Track down every line below that holds "manifold" and copy it.

EXTRACTED DATA
# # #

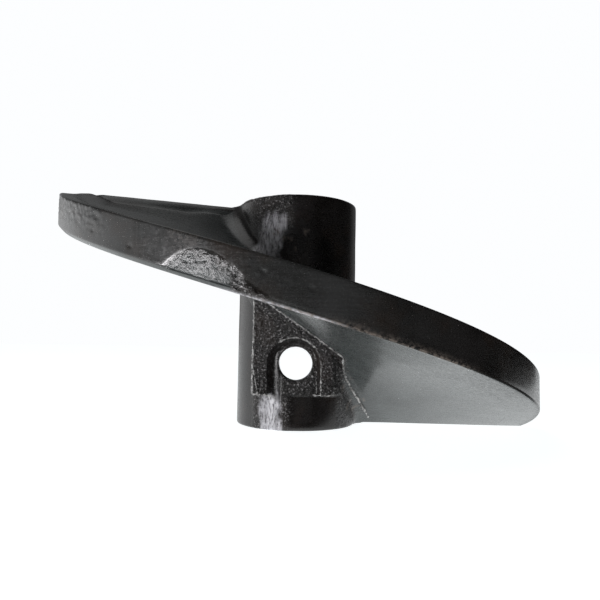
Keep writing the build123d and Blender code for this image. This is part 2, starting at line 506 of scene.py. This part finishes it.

# # #

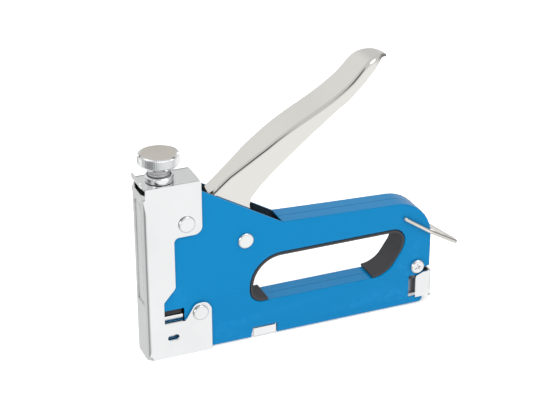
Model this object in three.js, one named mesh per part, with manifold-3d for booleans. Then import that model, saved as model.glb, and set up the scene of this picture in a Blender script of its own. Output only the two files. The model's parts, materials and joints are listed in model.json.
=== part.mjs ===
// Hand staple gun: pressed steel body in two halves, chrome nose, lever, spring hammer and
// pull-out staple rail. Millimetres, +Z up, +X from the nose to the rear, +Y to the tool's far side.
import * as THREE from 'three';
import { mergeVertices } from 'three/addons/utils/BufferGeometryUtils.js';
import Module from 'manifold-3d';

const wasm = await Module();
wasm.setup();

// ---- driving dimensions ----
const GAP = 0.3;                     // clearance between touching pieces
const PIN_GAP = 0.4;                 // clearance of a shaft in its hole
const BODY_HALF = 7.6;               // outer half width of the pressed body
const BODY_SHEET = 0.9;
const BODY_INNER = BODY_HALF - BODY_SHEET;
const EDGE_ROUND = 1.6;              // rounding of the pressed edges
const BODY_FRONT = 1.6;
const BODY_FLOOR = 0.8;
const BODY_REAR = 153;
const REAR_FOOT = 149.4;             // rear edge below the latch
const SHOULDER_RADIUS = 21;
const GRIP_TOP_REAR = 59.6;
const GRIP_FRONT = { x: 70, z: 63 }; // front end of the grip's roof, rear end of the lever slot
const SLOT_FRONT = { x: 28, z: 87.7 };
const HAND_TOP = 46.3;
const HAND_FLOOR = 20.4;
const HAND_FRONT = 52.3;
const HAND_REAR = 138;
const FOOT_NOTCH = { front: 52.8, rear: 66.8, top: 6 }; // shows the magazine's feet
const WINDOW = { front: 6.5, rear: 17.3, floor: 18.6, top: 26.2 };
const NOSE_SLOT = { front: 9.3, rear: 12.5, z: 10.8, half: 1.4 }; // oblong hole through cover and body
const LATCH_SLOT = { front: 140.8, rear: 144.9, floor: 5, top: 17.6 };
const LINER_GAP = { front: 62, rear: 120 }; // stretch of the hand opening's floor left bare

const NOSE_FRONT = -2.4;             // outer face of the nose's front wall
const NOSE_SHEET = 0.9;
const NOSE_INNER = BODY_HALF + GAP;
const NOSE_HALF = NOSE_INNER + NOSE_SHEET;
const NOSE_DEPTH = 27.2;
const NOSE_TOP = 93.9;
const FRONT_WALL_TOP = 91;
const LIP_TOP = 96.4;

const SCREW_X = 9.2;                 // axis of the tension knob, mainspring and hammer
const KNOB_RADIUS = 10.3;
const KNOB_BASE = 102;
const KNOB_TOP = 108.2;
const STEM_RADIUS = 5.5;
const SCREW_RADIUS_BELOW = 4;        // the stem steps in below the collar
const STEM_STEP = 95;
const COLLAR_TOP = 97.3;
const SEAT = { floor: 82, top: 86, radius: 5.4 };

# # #

SOLUTION
Model this object in three.js, one named mesh per part, with manifold-3d for booleans. Then import that model, saved as model.glb, and set up the scene of this picture in a Blender script of its own. Output only the two files. The model's parts, materials and joints are listed in model.json.
import Module from 'manifold-3d';